Curbing Medicare Costs Without Vouchers

About 10 years ago, a new radiation treatment for prostate cancer came on line. A single course of “intensity-modulated radiation therapy” cost Medicare about $42,000. The older radiation therapy cost $10,000. Hospitals bought the new machines and stopped using the traditional method. This tacked another $1.5 billion per year to Medicare spending on prostate cancer alone.

Did the fancy new machines do a better job than the old ones? Medicare did not inquire. It just paid. Amazing.

A new McClatchy/Marist poll has 80 percent of Americans opposing cuts in Medicare and Medicaid spending to reduce deficits. Well, 80 percent of Americans don't quite understand Medicare's reimbursement system and how crazy it is.

Forget the Republican plan to squeeze Medicare spending by moving to a voucher system. First, look at the existing setup. For most any treatment deemed “reasonable and necessary,” Medicare pays the cost plus some profit.

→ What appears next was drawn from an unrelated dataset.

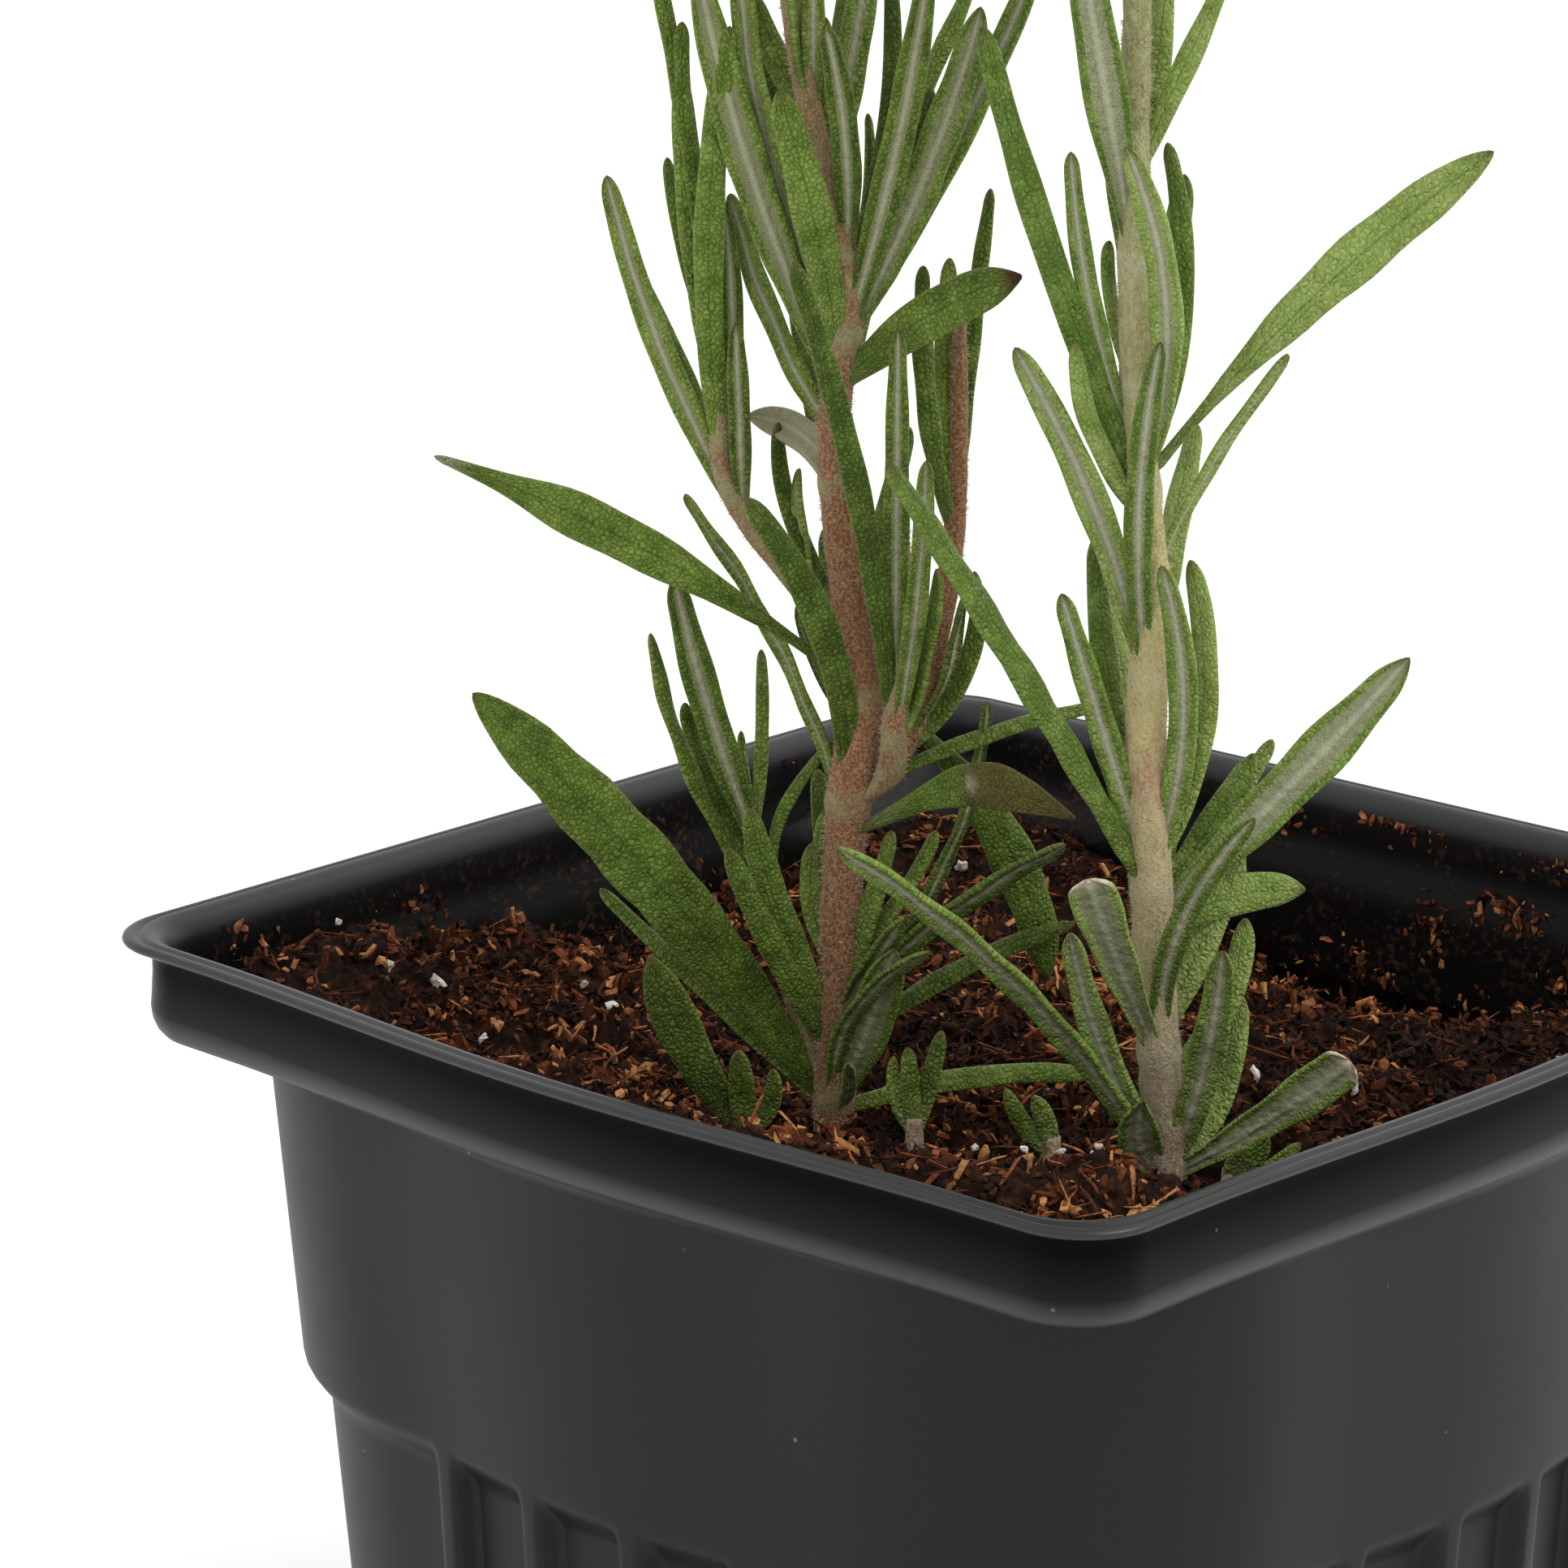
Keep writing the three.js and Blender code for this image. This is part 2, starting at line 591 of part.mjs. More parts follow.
function makePlant(plant) {
  const random = seededRandom(plant.seed);
  const { path, leaves } = plant.main;
  const mainLeaves = [...leaves, ...rearLeaves(random), ...crownLeaves(plant.crown, random)];
  const solids = [makeStem(path, plant.foot, mainStemSteps)];
  for (const leaf of mainLeaves) solids.push(makeLeaf(leaf, path, plant.foot));
  for (const shoot of plant.sides) {
    solids.push(makeStem(shoot.path, plant.foot, sideStemSteps));
    for (const leaf of shoot.leaves) solids.push(makeLeaf(leaf, shoot.path, plant.foot));
  }
  return wasm.Manifold.union(solids);
}

function makeSmallShoot(shoot) {
  const solids = [makeStem(smallStem, shoot.foot, smallStemSteps)];
  for (const leaf of shoot.leaves) solids.push(makeLeaf(leaf, smallStem, shoot.foot));
  return wasm.Manifold.union(solids);
}

// A plain hole in the soil round each stem
function drillFor(path, foot, solid) {
  const radius = Math.max(...path.filter(([up]) => up <= 0).map(([, , , r]) => r)) + clearance;
  const depth = -path[0][0] + clearance;
  const height = depth + 30;
  const drill = new THREE.CylinderGeometry(radius, radius, height, 10);
  const centre = layoutPoint(foot[0] + path[0][1], foot[1] + path[0][2], footHeight - depth + height / 2);
  drill.rotateX(Math.PI / 2).translate(centre.x, centre.y, centre.z);
  return solid.subtract(toSolid(drill));
}

const materials = {
  plastic: new THREE.MeshStandardMaterial({ color: 0x25272a, roughness: 0.45, metalness: 0 }),
  soil: new THREE.MeshStandardMaterial({ color: 0x3b241a, roughness: 1, metalness: 0 }),
  foliage: new THREE.MeshStandardMaterial({ color: 0x4f6b34, roughness: 0.7, metalness: 0 }),
};

const model = new THREE.Group();
model.add(toMesh('pot', makePot(), materials.plastic));
let soil = makeSoil();
for (const plant of plants) soil = drillFor(plant.main.path, plant.foot, soil);
for (const shoot of smallShoots) soil = drillFor(smallStem, shoot.foot, soil);
model.add(toMesh('soil', soil, materials.soil));
for (const plant of plants) model.add(toMesh(plant.name, makePlant(plant), materials.foliage));
for (const shoot of smallShoots) model.add(toMesh(shoot.name, makeSmallShoot(shoot), materials.foliage));

export default model;
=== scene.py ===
import math
import random
import time

import bmesh
import bpy
from mathutils import Euler, Matrix, Vector, noise


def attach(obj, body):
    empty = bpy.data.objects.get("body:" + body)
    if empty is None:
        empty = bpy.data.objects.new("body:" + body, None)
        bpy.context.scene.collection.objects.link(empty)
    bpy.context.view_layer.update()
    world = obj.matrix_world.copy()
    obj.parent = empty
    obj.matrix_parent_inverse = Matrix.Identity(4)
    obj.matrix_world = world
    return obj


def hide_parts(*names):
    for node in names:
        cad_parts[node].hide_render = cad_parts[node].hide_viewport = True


started = time.time()
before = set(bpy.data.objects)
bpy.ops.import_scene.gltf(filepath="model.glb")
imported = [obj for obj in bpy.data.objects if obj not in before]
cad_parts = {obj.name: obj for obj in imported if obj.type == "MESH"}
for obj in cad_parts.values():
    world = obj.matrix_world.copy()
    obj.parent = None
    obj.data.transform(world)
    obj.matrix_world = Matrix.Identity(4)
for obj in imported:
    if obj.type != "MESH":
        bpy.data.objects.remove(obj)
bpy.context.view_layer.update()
mm = 0.001

# Camera, fitted to the pot's corners in the picture
camera = {"lens": 123.3, "sensor": 36, "place": (256.33, -304.23, 212.63), "turn": (74.034, 0, 42.588)}
cameraData = bpy.data.cameras.new("camera")
cameraData.lens = camera["lens"]
cameraData.sensor_width = camera["sensor"]
cameraObject = bpy.data.objects.new("camera", cameraData)
cameraObject.location = Vector(camera["place"]) * mm
cameraObject.rotation_euler = [math.radians(angle) for angle in camera["turn"]]
bpy.context.scene.collection.objects.link(cameraObject)
bpy.context.scene.camera = cameraObject


def stageDone(what):
    print(what, "done after", round(time.time() - started, 1), "s")


def toLinear(hexColour):  # "#rrggbb" in sRGB to linear RGBA
    channels = [int(hexColour[i:i + 2], 16) / 255 for i in (1, 3, 5)]
    return [c / 12.92 if c <= 0.04045 else ((c + 0.055) / 1.055) ** 2.4 for c in channels] + [1]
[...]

This has turned the program into a brainless check-writing machine for the medical-industrial complex.

Not long ago, an article in Health Affairs used the above prostate cancer example to show the ludicrous way Medicare pays for things. “Coverage is determined without any requirement for evidence demonstrating that the service in question is equally or more effective than other available options,” write Steven Pearson, president of the Institute for Technology Assessment in Boston, and Peter Bach, a critical-care physician at Memorial Sloan-Kettering Cancer Center in New York.

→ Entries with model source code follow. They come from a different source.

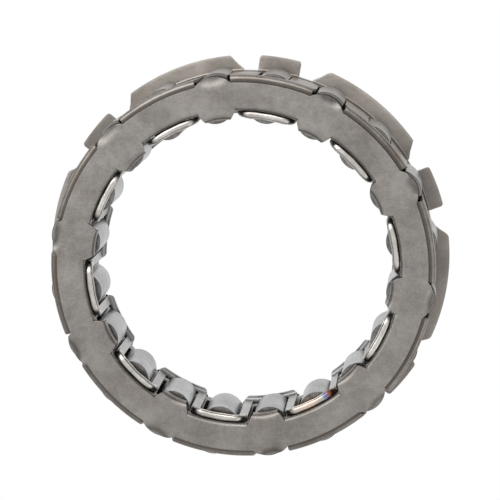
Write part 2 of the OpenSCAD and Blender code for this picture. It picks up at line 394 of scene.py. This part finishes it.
def make_outer_cage():
    """The wall, with its flange at the rim and every second window open to the rim, and the lugs below.

    u is the angle. v is the height up to bend_z, then one row round the bend, then millimetres of flange.
    """
    sheet = Sheet()
    half = deg(WIN_HALF_OUT, CAGE_R)
    corner = deg(WIN_CORNER, CAGE_R)
    flare = deg(FLARE, CAGE_R)
    fade = deg(FLARE_FADE, CAGE_R)
    bend_z = RIM_Z - RIM_BEND
    flange = CAGE_R - RIM_BEND - FLANGE_R
    lug_corner = deg(LUG_CORNER, LUG_R)
    keys, fills, windows = [], [], []
    for i in range(COUNT):
        middle = FIRST + PITCH * i
        opened = i % 2
        keys += [middle - half, middle + half, middle - half + corner, middle + half - corner]
        if opened:
            keys += [middle + s * (half + fade * f) for s in (-1, 1) for f in (0.3, 0.6, 1)]
        ends = ((WIN_Z, WIN_CORNER),) if opened else ((WIN_Z, WIN_CORNER), (WIN_TOP, -WIN_CORNER))
        fills += [(middle + s * half, z, -s * corner, dv) for s in (-1, 1) for z, dv in ends]
        windows.append((middle, opened))
    lugs = []
    for i in range(LUG_PAIRS):
        middle = LUG_FIRST + 360 / LUG_PAIRS * i
        lugs.append((middle, deg(NARROW_HALF, CAGE_R), deg(NARROW_HALF, LUG_R)))
        lugs.append((middle + 180 / LUG_PAIRS, WIDE_ROOT, WIDE_TIP))
    for middle, root, _ in lugs:
        keys += [middle - root, middle - root + lug_corner, middle + root - lug_corner, middle + root]
    start = keys[0]
    keys = sorted(round((k - start) % 360 + start, 4) for k in keys)
    following = keys[1:] + [keys[0] + 360]
    keys = [k for k, after in zip(keys, following) if after - k > 0.02] + [round(start + 360, 4)]
    us = lines(keys, 1.5)

    def snap(rows):
        """Corner cells moved to the turn of the circle that the lines use."""
        return [(u + 360 if min(u, u + du) < start - 1e-3 else u, v, du, dv) for u, v, du, dv in rows]

    def hole(u, v):
        return any(abs(turn_between(u, middle)) < half and v > WIN_Z and (opened or v < WIN_TOP)
                   for middle, opened in windows)

    def wall(u, v):
        slot = FIRST + PITCH + 2 * PITCH * round((u - FIRST - PITCH) / (2 * PITCH))
        from_slot = turn_between(u, slot)
        side = abs(from_slot) - half
        if -1e-4 < side < fade:
            up = min(1.0, max(0.0, (v - bend_z + FLARE_RISE) / FLARE_RISE)) ** 2
            back = 1 - 0.9 * max(0.0, v - bend_z - 1) / flange
            u += math.copysign(flare * up * back * (1 - side / fade), from_slot)
        if v <= bend_z:
            return polar(CAGE_R - CAGE_TAPER * (bend_z - v) / (bend_z - NOTCH_Z), u, v)
        if v <= bend_z + 1:
            t = (v - bend_z) * math.pi / 2
            return polar(CAGE_R - RIM_BEND * (1 - math.cos(t)), u, bend_z + RIM_BEND * math.sin(t))
        return polar(CAGE_R - RIM_BEND - (v - bend_z - 1), u, RIM_Z)

    vs = lines([NOTCH_Z, WIN_Z, WIN_Z + WIN_CORNER, WIN_TOP - WIN_CORNER, WIN_TOP, bend_z], 1.6)
    vs += lines([bend_z, bend_z + 1], 1 / 6)[1:] + [bend_z + 1.4, bend_z + 1 + flange]
    sheet.patch(us, vs, wall, hole, snap(fills))
    for middle, root, tip in lugs:
        cols = [turn_between(u, middle) for u in us]
        cols = sorted(set(round(u, 5) for u in cols if abs(u) < root + 0.02))
        sheet.patch(cols, [0, 1, 1.25, 1.5, 1.75, 2, 2.4, 2.76, 3], lug_surface(middle, root, tip), flip=True,
                    trims=[(s * cols[-1], 3, -s * (cols[-1] - cols[-2]), -0.24) for s in (-1, 1)])
    return sheet.build("outer_cage_sheet", CAGE_T, SHEET_EDGE)


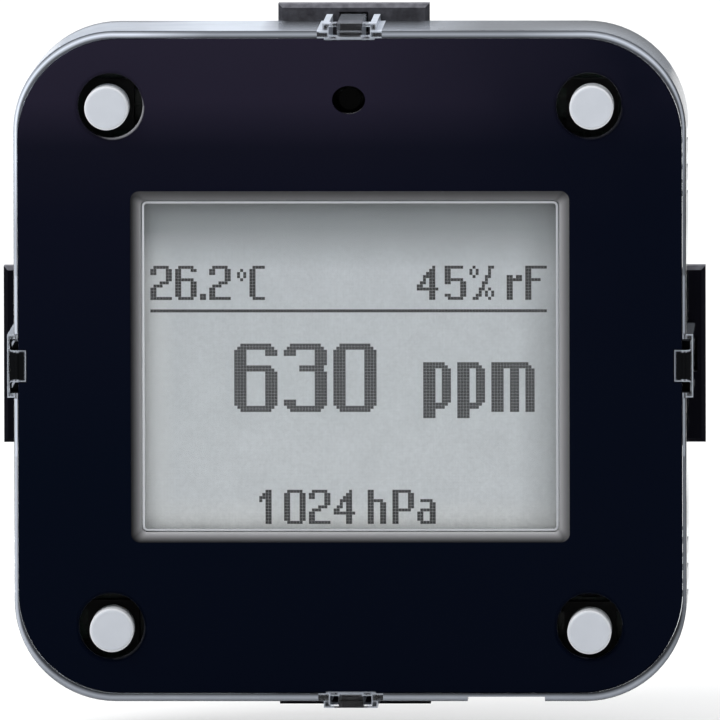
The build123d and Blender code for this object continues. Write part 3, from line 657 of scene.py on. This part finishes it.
# ---------------------------------------------------------------- display dots
# A glyph is a list of bars (first column, first row, last column, last row) on the display's dot grid. The
# glyphs and their places follow the characters on the real display.
SMALL = {
    "0": [(1, 0, 5, 0), (0, 1, 1, 9), (5, 1, 6, 9), (1, 10, 5, 10)],
    "1": [(2, 0, 3, 10), (1, 1, 1, 2), (0, 2, 0, 3)],
    "2": [(1, 0, 5, 0), (0, 1, 1, 2), (5, 1, 6, 4), (3, 5, 5, 5), (1, 6, 3, 6), (0, 7, 1, 9),
          (0, 10, 6, 10)],
    "4": [(4, 1, 5, 10), (5, 0, 5, 0), (3, 2, 3, 3), (2, 3, 2, 5), (1, 5, 1, 6), (0, 6, 0, 6),
          (0, 7, 6, 7)],
    "5": [(0, 0, 5, 0), (0, 1, 1, 5), (2, 4, 5, 4), (5, 5, 6, 9), (0, 9, 1, 9), (1, 10, 5, 10)],
    "6": [(1, 0, 5, 0), (0, 1, 1, 9), (5, 1, 6, 1), (2, 4, 5, 4), (5, 5, 6, 9), (1, 10, 5, 10)],
    ".": [(0, 9, 1, 10)],
    "C": [(1, 0, 4, 0), (0, 1, 1, 9), (1, 10, 4, 10)],
    "degree": [(1, 1, 1, 1), (0, 2, 0, 3), (2, 2, 2, 3), (1, 4, 1, 4)],
    "%": [(1, 0, 1, 0), (0, 1, 0, 2), (2, 1, 2, 2), (1, 3, 1, 3), (6, 7, 6, 7), (5, 8, 5, 9),
          (7, 8, 7, 9), (6, 10, 6, 10), (6, 0, 7, 0), (6, 1, 6, 3), (5, 3, 5, 5), (4, 5, 4, 7),
          (3, 7, 3, 9), (2, 9, 2, 10), (1, 10, 1, 10)],
    "r": [(0, 3, 1, 10), (3, 3, 4, 4), (2, 4, 2, 4)],
    "F": [(0, 0, 6, 0), (0, 1, 1, 10), (2, 4, 4, 4)],
    "h": [(0, 0, 1, 10), (2, 3, 4, 3), (4, 4, 5, 10)],
    "P": [(0, 0, 1, 10), (2, 0, 5, 0), (5, 1, 6, 5), (2, 6, 5, 6)],
    "a": [(1, 3, 4, 3), (4, 4, 5, 10), (1, 6, 3, 6), (0, 7, 1, 9), (1, 10, 3, 10)],
}
LARGE = {
    "0": [(2, 0, 11, 0), (1, 1, 12, 1), (0, 2, 3, 19), (10, 2, 13, 19), (1, 20, 12, 20), (2, 21, 11, 21)],
    "3": [(2, 0, 11, 0), (1, 1, 12, 1), (0, 2, 3, 3), (10, 2, 13, 6), (5, 7, 12, 8), (10, 9, 13, 19),
          (0, 18, 3, 19), (1, 20, 12, 20), (2, 21, 11, 21)],
    "6": [(2, 0, 11, 0), (1, 1, 12, 1), (0, 2, 3, 19), (10, 2, 13, 3), (4, 7, 11, 7), (4, 8, 12, 8),
          (10, 9, 13, 19), (1, 20, 12, 20), (2, 21, 11, 21)],
    "p": [(0, 0, 3, 17), (4, 0, 6, 0), (4, 1, 7, 1), (6, 2, 8, 12), (4, 13, 7, 13), (4, 14, 6, 14)],
    "m": [(0, 0, 3, 15), (4, 0, 11, 0), (4, 1, 12, 1), (6, 2, 8, 15), (11, 2, 13, 15)],
}
UPPER_LINE = [("2", 0), ("6", 8), (".", 16), ("2", 19), ("degree", 28), ("C", 32),
              ("4", 86), ("5", 95), ("%", 103), ("r", 115), ("F", 121)]
READING = [("6", 27), ("3", 43), ("0", 59)]
UNIT = [("p", 88), ("p", 99), ("m", 110)]
LOWER_LINE = [("1", 35), ("0", 43), ("2", 51), ("4", 59), ("h", 70), ("P", 78), ("a", 86)]
COLUMNS = 128
UPPER_ROW, RULE_ROW, READING_ROW, UNIT_ROW, LOWER_ROW = 0, 14, 25, 31, 72
GAP = 0.015 * MM
PRINT_FRONT = 0.02 * MM
PRINT_BACK = 0.01 * MM


def cells(line, glyphs, first_row):
    """Dots of a line of glyphs, as a sorted list of (column, row)."""
    lit = set()
    for sign, start in line:
        for c0, r0, c1, r1 in glyphs[sign]:
            lit.update((start + c, first_row + r) for c in range(c0, c1 + 1) for r in range(r0, r1 + 1))
    return sorted(lit)


def print_dots(name, lit, material):
    """Thin raised tiles on the display's front glass, one per dark dot."""
    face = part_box("lcd_front_glass")[0][1]
    built = bmesh.new()
    for column, row in lit:
        left = FIRST_COLUMN + column * DOT + GAP / 2
        top = FIRST_ROW - row * ROW_PITCH - GAP / 2
        corners = [built.verts.new((left + dx * (DOT - GAP), face + depth, top - dz * (DOT - GAP)))
                   for depth in (-PRINT_FRONT, PRINT_BACK) for dx, dz in ((0, 0), (0, 1), (1, 1), (1, 0))]
        built.faces.new(corners[:4])
        built.faces.new(corners[:3:-1])
        for i in range(4):
            j = (i + 1) % 4
            built.faces.new((corners[j], corners[i], corners[4 + i], corners[4 + j]))
    mesh = bpy.data.meshes.new(name)
    built.normal_update()
    built.to_mesh(mesh)
    built.free()
    mesh.materials.append(material)
    piece = add_object(name, mesh)
    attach(piece, "monitor")


dark_dots = finish("display_dots", (0.022, 0.024, 0.027), roughness=0.45, patch=0.8 * MM, relief=0,
                   spread=0.2)
pale_dots = finish("display_dots_large", (0.060, 0.064, 0.070), roughness=0.45, patch=0.8 * MM, relief=0,
                   spread=0.2)
print_dots("display_upper_line", cells(UPPER_LINE, SMALL, UPPER_ROW), dark_dots)
print_dots("display_rule", [(column, RULE_ROW) for column in range(COLUMNS)], dark_dots)
print_dots("display_reading", cells(READING, LARGE, READING_ROW), pale_dots)
print_dots("display_unit", cells(UNIT, LARGE, UNIT_ROW), pale_dots)
print_dots("display_lower_line", cells(LOWER_LINE, SMALL, LOWER_ROW), dark_dots)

Enter “comparative effectiveness research” — perhaps the most boring term in public policy today, but essential to containing the explosively rising costs of Medicare, Medicaid and private health coverage. (I suggest “best for less” as a catchier name.)

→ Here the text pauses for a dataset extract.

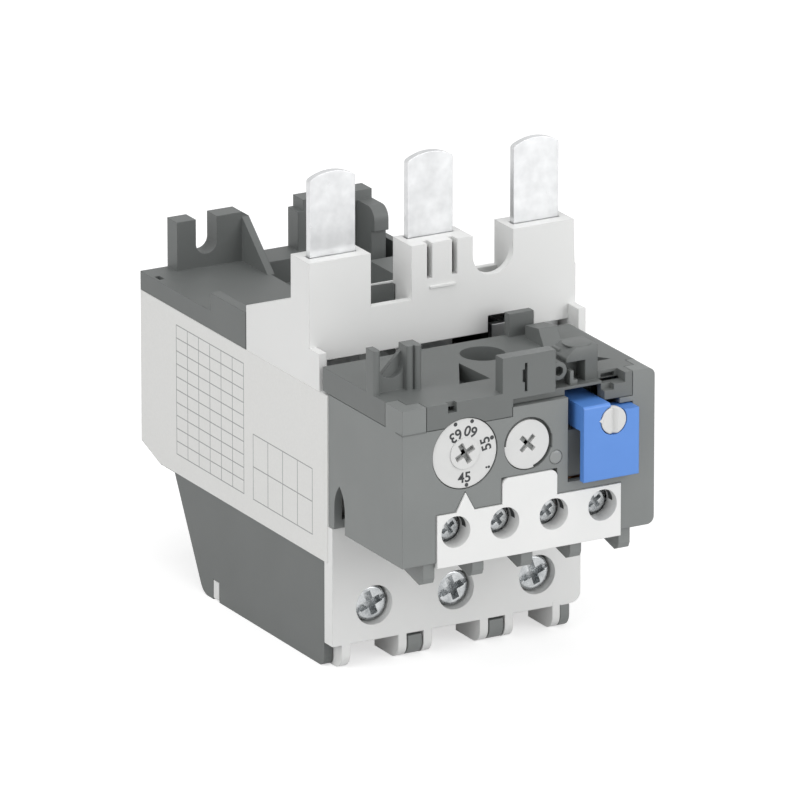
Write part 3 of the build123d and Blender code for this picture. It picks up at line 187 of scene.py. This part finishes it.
# Reset button is ABS, satin
buttonAbs = mouldedPlastic("buttonAbsMoulded", {
    "shade": "#4F83CF", "tint": "#5C8FDB", "grain": 0.3, "drift": 8, "relief": 0.12, "roughness": 0.4,
    "ior": 1.54, "edge": 0.3})
flagAbs = mouldedPlastic("flagAbsMoulded", {
    "shade": "#CF6F18", "tint": "#DB7C24", "grain": 0.3, "drift": 8, "relief": 0.12, "roughness": 0.4,
    "ior": 1.54, "edge": 0.1})
sleeveGlassFibre = mouldedPlastic("sleeveGlassFibreWoven", {
    "shade": "#ADA897", "tint": "#C3BEAE", "grain": 0.5, "drift": 4, "relief": 0.6, "roughness": 0.8,
    "ior": 1.5, "edge": 0.1})
# Blades are tinned copper, pale and softly mirrored; screws are zinc plated steel, a little bluer
bladeTin = platedMetal("bladeTinPlated", {
    "shade": "#BCBDBE", "tint": "#E6E7E8", "pitch": 0.5, "lines": (1, 1, 0.4), "drift": 3, "relief": 0.25,
    "roughness": 0.3, "edge": 0.2})
# the screws' tones run from dark to near white: partly the mottled passivation of the zinc, partly painted
# reflection in place of surroundings for the metal to mirror
screwZinc = platedMetal("screwZincPlated", {
    "shade": "#6F7477", "tint": "#E4E6E7", "pitch": 0.4, "lines": (1, 1, 1), "drift": 1.6, "relief": 0.15,
    "roughness": 0.26, "edge": 0.2})
barCopper = platedMetal("barCopperRolled", {
    "shade": "#B57A55", "tint": "#C58A64", "pitch": 0.4, "lines": (1, 0.1, 1), "drift": 6, "relief": 0.2,
    "roughness": 0.35, "edge": 0.15})
stripBimetal = platedMetal("stripBimetalRolled", {
    "shade": "#94938F", "tint": "#A3A29D", "pitch": 0.4, "lines": (1, 1, 0.1), "drift": 6, "relief": 0.2,
    "roughness": 0.4, "edge": 0.1})
springSteel = platedMetal("springSteelDrawn", {
    "shade": "#8F9193", "tint": "#A1A3A5", "pitch": 0.3, "lines": (1, 1, 1), "drift": 3, "relief": 0.1,
    "roughness": 0.3, "edge": 0.05})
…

Comparative effectiveness research studies different treatments for the same condition and identifies those that do the job with the fewest side effects. Medical economists generally agree that our system groans with pricy treatments that provide outcomes no better — and sometimes worse — than less-expensive alternatives.

The 2009 stimulus bill and the health-reform legislation contained spending for this research, which Republicans and some Democrats fought tooth and nail. They expressed concern that it would discourage medical innovation. Their unstated worry was that taxpayers would become resistant to sending big checks to equipment makers and other medical providers for bells, whistles and exotic names that add nothing to the quality of care. Much of political Washington has a vested interest in the vested interests.

Pearson and Bach have come up with an intriguing way to use comparative effectiveness research without stifling the development of improved technology. They would use this research to have Medicare pay the same thing for services that provide equivalent results. But it would reimburse new technologies at the higher rates for, say, three years. If they prove to be superior, then Medicare continues to pay more for them.

What the 80 percent of Americans who oppose spending cuts on the government health plans really want is the assurance that they can get state-of-the-art medical care when they need it. Responsible leaders must impress upon them that enormous savings can be found in Medicare without reducing quality one iota. Furthermore, the perverse incentives in our reimbursement system encourage too much care, which itself can hurt patients.

There's no need for a radical voucher plan that saves money by sending the elderly to private insurers, then curbing payments to the insurers. The government can continue picking up the bills if Medicare starts considering value received for the checks it writes.

Patients would be happy. Taxpayers would be happy. Some vested interests would not be happy, and they have lots to spend on scaring the public. The question at the end of the day is: Who matters more to our politicians?